Misty Good (48:00) We always like to close by talking about the personality of the lab, or any fun things you do together. Do you have any lab traditions you'd like to share?


Claudia Nold (48:16) We try to do things together with the students, though it's become a bit less than I'd like, because of funding, even across the university, retreats and things like that have been reduced.


Ben Fensterheim (48:29) Come on, ELISAs are fun, right?


Claudia Nold (48:53) Well, yes, especially if you're looking at interferons, it becomes like a three thousand dollar kind of fun. Anyway, we do things, we go bowling together, we did a casino event with poker and roulette.


Claudia Nold (49:30) We did axe throwing, which I really wanted to go to, but I couldn't, I think one of the kids was sick.


Misty Good (49:43) We did axe throwing too, that was a good stress reliever, I think.


Claudia Nold (49:48) Yeah, we should do that one again.


Misty Good (49:52) We literally did laser tag, and I'm a little too old for that now, I think.


Claudia Nold (49:59) I would love it, but Marcel is so strict, even the kids couldn't have, I had to smuggle Nerf guns into the house, he was totally against it. I would love laser tag, I'm fully for it.


Marcel Nold (50:15) I know you would.


Claudia Nold (50:19) You're the father of two boys, what are you supposed to do, they love that stuff.


Marcel Nold (50:23) Don't shoot each other, that's an important life lesson, I think.


Misty Good (50:30) That's a good life lesson.


Claudia Nold (50:35) As long as they don't shoot at you.


Marcel Nold (50:39) That goes a bit against the lesson. One other thing Claudia reminded me of, we went cherry picking too, I thought, you can't cherry-pick your data, so you actually have to go pick cherries.


Misty Good (51:03) That's some great advice, cherry-picking.


Ben Fensterheim (51:07) You've got to get it all out in the field, leave it away from the lab.


Marcel Nold (51:16) We've got great orchards around Melbourne, if you ever visit in summer, that's always a fun activity.


Misty Good (51:27) I think that was just our invitation to come visit, we need to travel to Australia.

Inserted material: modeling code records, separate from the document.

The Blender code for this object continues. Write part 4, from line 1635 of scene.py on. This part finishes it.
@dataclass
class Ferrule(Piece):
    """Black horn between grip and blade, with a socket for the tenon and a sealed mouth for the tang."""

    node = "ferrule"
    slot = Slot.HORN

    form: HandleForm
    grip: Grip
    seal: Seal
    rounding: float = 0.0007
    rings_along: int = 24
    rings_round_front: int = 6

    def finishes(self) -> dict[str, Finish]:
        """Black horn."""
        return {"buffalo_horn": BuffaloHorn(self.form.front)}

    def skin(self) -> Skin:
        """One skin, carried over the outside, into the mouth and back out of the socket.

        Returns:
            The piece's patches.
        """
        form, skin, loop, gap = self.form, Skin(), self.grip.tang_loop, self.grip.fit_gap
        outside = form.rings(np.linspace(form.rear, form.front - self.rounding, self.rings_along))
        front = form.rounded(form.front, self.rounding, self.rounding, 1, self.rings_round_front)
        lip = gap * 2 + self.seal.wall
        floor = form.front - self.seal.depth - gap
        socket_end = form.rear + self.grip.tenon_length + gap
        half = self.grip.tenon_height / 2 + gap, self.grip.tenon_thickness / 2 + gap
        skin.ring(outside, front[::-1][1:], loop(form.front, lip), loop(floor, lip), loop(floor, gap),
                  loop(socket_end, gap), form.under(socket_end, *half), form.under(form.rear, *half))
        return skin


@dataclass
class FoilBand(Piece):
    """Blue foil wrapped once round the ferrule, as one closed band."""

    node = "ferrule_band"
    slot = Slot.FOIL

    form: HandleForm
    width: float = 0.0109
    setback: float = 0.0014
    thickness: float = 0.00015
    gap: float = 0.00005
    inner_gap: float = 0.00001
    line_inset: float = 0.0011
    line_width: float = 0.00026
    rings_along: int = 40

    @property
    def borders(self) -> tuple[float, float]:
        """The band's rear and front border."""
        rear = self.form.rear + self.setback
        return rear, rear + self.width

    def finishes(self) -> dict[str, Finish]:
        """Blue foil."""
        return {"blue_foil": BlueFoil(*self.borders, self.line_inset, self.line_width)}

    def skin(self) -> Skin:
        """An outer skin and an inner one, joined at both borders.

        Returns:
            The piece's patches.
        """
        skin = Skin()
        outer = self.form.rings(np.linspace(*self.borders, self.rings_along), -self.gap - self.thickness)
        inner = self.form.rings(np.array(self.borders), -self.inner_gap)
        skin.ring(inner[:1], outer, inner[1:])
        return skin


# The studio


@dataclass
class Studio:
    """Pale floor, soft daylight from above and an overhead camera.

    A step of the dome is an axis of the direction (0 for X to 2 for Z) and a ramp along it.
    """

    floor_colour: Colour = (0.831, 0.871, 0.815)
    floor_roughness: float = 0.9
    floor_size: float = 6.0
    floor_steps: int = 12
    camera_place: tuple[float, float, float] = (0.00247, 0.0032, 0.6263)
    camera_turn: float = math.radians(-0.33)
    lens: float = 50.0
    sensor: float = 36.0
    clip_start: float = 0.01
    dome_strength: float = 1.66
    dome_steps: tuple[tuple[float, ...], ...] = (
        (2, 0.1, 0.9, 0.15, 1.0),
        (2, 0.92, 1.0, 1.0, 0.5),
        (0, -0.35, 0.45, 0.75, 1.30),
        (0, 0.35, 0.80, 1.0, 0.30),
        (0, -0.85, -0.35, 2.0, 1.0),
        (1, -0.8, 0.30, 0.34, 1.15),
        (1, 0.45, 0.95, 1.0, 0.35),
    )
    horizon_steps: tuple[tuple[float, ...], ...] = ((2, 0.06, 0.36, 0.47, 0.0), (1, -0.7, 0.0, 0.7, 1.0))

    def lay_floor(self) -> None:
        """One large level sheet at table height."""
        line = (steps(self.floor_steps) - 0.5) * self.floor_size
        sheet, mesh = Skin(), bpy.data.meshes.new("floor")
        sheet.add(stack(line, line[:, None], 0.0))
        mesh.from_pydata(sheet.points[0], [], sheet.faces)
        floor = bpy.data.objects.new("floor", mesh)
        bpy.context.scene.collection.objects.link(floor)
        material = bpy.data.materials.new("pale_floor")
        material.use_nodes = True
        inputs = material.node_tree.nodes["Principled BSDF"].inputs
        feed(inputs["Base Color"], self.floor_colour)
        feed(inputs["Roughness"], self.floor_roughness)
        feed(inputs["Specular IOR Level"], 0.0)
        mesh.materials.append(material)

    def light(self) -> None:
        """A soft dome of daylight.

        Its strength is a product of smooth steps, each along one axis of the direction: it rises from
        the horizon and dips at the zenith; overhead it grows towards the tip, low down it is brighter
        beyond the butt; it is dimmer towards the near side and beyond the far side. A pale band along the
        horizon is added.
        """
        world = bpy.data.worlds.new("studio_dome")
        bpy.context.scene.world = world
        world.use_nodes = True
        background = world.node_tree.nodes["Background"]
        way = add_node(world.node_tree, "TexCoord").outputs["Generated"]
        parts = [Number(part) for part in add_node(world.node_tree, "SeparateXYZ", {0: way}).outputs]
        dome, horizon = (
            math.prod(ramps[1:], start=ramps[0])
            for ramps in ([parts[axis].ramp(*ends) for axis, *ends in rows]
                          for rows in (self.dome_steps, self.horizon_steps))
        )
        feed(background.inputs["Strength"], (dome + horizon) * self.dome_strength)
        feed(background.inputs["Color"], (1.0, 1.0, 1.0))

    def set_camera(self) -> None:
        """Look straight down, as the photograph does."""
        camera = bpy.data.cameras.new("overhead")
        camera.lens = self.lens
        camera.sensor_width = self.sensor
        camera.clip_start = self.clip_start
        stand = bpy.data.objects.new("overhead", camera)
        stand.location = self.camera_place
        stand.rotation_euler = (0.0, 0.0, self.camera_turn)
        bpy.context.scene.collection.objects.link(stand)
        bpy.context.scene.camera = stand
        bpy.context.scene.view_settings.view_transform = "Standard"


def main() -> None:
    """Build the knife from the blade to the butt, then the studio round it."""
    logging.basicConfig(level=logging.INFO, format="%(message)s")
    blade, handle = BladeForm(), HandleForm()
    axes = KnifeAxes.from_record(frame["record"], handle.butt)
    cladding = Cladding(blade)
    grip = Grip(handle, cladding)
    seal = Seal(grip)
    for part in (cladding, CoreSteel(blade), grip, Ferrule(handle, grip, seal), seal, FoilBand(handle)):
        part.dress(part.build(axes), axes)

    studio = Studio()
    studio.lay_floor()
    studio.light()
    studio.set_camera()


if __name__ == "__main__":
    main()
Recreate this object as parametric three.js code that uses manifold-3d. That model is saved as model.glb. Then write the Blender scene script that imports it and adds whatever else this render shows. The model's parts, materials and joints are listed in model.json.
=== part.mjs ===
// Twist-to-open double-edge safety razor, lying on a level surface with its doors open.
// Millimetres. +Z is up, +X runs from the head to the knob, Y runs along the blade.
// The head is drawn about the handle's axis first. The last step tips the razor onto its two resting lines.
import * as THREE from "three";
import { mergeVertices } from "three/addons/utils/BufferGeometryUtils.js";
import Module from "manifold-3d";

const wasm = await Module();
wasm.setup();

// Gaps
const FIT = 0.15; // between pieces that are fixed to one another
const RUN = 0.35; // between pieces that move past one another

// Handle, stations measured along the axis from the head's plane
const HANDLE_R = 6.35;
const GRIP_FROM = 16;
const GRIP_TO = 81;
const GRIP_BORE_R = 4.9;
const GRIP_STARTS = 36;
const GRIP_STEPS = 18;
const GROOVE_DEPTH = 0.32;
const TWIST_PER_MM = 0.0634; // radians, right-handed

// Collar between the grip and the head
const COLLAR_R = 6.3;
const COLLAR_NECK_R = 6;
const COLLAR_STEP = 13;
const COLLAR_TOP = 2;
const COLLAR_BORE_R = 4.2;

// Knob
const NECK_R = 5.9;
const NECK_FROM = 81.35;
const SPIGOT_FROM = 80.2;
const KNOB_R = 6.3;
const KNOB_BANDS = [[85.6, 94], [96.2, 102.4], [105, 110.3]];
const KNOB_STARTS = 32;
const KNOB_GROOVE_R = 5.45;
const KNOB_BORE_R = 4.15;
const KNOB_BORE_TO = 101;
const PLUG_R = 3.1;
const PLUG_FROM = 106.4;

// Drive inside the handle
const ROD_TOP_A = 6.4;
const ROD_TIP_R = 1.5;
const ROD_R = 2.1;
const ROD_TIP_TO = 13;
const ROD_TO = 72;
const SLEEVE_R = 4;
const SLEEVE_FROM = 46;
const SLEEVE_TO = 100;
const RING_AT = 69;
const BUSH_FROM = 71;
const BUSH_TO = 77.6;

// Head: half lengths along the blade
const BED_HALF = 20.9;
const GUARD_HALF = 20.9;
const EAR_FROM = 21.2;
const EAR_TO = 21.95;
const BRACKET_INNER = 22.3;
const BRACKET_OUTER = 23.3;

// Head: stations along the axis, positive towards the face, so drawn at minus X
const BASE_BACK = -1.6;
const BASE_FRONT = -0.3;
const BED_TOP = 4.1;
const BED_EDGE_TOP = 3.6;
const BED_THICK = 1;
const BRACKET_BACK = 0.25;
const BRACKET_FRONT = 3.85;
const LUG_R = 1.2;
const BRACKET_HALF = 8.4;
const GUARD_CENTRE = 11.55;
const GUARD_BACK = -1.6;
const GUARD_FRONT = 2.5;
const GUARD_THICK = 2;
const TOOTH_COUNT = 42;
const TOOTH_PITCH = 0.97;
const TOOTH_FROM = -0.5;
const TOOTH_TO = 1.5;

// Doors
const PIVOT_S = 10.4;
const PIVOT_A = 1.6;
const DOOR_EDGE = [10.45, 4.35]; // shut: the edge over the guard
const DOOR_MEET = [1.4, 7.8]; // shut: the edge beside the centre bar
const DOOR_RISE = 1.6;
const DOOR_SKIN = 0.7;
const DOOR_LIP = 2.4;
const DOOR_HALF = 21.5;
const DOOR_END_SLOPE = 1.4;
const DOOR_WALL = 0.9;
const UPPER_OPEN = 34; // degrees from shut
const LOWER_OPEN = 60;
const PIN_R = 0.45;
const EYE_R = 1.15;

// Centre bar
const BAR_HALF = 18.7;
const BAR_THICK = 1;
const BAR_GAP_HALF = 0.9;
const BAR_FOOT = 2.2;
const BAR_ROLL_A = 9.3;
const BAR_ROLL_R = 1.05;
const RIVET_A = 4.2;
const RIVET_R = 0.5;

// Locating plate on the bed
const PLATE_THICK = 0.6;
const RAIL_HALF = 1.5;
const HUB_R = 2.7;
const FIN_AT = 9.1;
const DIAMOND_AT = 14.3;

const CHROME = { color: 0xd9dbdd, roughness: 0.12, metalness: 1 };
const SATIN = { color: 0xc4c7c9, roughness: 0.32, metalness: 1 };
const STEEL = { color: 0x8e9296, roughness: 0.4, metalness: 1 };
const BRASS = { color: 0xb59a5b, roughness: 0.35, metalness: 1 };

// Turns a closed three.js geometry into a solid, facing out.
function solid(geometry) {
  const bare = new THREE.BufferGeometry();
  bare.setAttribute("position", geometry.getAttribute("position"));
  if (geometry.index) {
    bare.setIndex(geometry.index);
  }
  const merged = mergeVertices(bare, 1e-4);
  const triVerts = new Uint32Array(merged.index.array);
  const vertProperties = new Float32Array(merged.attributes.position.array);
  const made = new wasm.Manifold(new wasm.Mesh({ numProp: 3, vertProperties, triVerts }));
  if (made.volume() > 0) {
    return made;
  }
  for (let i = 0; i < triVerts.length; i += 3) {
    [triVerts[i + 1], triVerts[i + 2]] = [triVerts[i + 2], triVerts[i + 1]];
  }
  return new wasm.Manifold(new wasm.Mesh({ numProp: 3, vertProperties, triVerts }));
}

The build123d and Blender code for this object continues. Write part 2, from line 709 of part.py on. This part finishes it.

Claudia Nold (51:33) I can promote the Cytokine Society meeting in 2027 in Sydney, that's happening next year, a great opportunity for those who work in inflammation and cytokines and want to come Down Under. Look out, it'll be advertised soon, cytokines in Sydney from the Cytokine Society.


Ben Fensterheim (51:59) That's amazing, I'm writing it down, abstract's going in, I've never been.


Misty Good (52:01) We will be there. Terrific. With that, we'll close, and hopefully we'll see everyone at the Cytokine Society meeting. It's really been a pleasure, Claudia and Marcel, to host you on At the Bench, and we're honored to have you and hear about your research and your journey in science, building a joint lab together. It's really remarkable. I applaud you for all you do and can't wait for the future discoveries from your team.


Marcel Nold (52:42) Thank you so much, it's been a great pleasure.


Claudia Nold (52:42) Thank you for having us, nice to meet you, Ben.


Ben Fensterheim (52:49) Yes, thank you all, and thank you for the advice. Great speaking with you.